5. The said paragraphs were replied by the respondents in paragraph 16 of the counter affidavit which reads as under:
16. That with regard to the statements made in paras-11 and 12 of the writ petition, it is stated that the averments made therein are not correct and
hence denied. As stated above and again reiterated that the petitioner was never engaged for imparting training. The training at Security Training
Institute continued with the available resources of Security Department and the services of the petitioner as trainer was not taken. Since, the
petitioner was posted to look after the training of security at Security Training Institute prior to his superannuation, he however appears to have
collected the details of training programmes conducted at S.T.I. and has consolidated and filed for claiming honorarium from CCL. There is no any
monthly report or return was submitted by him which if he would have been engaged, he was supposed to submit.
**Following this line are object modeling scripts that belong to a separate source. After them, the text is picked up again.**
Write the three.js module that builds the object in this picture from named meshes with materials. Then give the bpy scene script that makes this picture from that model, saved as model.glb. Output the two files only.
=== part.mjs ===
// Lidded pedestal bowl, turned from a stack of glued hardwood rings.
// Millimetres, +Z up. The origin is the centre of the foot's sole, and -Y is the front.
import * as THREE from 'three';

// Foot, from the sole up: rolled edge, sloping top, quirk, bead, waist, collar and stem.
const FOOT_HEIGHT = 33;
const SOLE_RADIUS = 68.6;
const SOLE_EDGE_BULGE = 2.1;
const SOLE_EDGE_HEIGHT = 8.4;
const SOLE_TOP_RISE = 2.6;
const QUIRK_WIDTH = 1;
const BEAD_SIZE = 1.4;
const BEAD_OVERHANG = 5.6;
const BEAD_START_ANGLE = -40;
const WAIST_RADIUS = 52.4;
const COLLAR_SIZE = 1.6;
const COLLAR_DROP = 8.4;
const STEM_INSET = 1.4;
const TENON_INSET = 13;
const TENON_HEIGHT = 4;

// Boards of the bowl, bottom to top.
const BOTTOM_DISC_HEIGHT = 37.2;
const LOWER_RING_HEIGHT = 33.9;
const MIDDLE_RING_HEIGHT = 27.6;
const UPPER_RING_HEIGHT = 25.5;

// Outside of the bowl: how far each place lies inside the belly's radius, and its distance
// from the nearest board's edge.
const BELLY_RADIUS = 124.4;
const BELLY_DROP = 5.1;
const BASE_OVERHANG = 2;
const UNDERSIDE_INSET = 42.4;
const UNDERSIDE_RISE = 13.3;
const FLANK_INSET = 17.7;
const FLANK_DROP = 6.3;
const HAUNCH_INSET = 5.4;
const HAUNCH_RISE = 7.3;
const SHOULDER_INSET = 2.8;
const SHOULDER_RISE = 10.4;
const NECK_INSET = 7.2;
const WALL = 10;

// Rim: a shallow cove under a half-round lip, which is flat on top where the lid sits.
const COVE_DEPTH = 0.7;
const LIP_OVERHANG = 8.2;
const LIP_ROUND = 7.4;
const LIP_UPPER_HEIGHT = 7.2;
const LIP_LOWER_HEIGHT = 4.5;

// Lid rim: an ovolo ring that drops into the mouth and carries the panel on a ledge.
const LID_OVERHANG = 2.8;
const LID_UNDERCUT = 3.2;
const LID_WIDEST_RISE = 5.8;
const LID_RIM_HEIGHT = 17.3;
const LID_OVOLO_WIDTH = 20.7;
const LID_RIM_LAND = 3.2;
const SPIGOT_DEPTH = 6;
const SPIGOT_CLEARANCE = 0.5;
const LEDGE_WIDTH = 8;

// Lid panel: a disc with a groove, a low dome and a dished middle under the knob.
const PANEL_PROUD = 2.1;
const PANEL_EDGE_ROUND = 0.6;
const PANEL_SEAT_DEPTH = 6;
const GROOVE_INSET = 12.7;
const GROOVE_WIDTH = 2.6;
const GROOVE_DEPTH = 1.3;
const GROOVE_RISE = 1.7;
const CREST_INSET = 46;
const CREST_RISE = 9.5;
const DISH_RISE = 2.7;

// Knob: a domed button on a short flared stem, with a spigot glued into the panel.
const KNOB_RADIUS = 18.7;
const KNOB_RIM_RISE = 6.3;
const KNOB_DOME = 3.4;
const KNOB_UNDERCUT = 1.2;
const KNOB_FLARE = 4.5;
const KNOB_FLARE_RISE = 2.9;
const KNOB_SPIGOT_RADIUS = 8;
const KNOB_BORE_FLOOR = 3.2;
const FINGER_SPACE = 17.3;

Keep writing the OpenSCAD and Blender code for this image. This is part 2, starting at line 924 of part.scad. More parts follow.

6. As stated above, Annexure-4 is not a document which supports the contention of the writ petitioner that he was, in fact, engaged and he
imparted training for the period mentioned therein, rather it is a chart showing the dates when training was given to the security personnel. The
learned Single Judge has not correctly appreciated annexure-4 to the writ petition. In our view, in absence of any evidence that in fact the writ
petitioner imparted training to the security personnel, no direction can be issued for payment of honorarium. Only on the basis of approval of the
recommendation by the Board of Director for engagement of the writ petitioner for imparting training, the petitioner cannot be entitled to
honorarium. Even if the recommendation for engagement of the writ petitioner was approved by the Board of Directors, that would not entitle the
writ petitioner to claim honorarium without actually conducting training. The impugned judgment of the learned Single Judge, therefore, needs
interference by this Court.
7. For the reasons aforesaid, this appeal is allowed and the impugned judgment passed by the learned Single Judge is set aside.